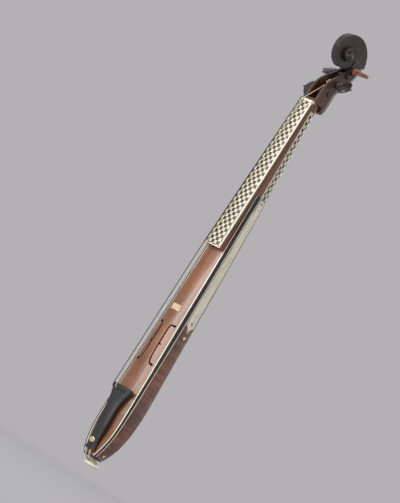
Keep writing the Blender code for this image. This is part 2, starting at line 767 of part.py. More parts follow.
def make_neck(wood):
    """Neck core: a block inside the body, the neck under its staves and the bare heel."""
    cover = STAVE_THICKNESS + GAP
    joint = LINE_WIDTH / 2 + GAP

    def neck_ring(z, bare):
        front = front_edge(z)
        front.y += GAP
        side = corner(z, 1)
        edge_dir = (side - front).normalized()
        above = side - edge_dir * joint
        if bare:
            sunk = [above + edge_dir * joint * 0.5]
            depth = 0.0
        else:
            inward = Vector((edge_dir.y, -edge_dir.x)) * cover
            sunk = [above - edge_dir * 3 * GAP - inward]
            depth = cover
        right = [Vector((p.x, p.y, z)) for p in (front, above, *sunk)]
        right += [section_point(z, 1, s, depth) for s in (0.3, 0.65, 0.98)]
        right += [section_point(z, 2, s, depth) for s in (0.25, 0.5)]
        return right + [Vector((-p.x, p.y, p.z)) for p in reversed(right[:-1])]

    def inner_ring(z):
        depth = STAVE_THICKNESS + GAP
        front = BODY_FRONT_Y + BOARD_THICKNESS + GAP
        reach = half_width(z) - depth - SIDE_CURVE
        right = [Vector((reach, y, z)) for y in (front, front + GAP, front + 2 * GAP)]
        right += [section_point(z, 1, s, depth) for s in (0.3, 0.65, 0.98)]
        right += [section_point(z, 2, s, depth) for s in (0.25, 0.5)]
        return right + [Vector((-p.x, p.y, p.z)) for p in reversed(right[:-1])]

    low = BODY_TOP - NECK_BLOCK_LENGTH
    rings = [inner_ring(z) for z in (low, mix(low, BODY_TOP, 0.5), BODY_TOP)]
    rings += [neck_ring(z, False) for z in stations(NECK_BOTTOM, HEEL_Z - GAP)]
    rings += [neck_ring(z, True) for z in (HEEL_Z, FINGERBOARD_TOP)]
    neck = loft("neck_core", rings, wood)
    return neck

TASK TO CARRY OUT
Quote the listing above from its first line to the line with "joint = LINE_WIDTH / 2 + GAP", inclusive, and add nothing.

RESULT OF THE EXERCISE
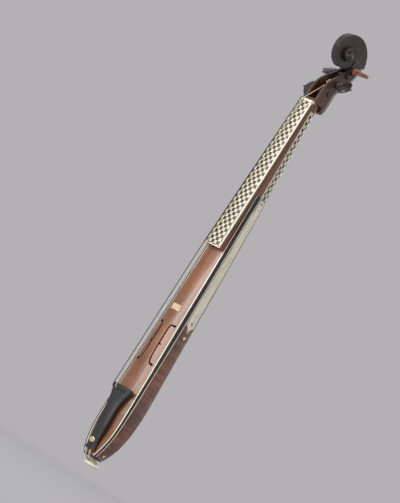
Keep writing the Blender code for this image. This is part 2, starting at line 767 of part.py. More parts follow.
def make_neck(wood):
    """Neck core: a block inside the body, the neck under its staves and the bare heel."""
    cover = STAVE_THICKNESS + GAP
    joint = LINE_WIDTH / 2 + GAP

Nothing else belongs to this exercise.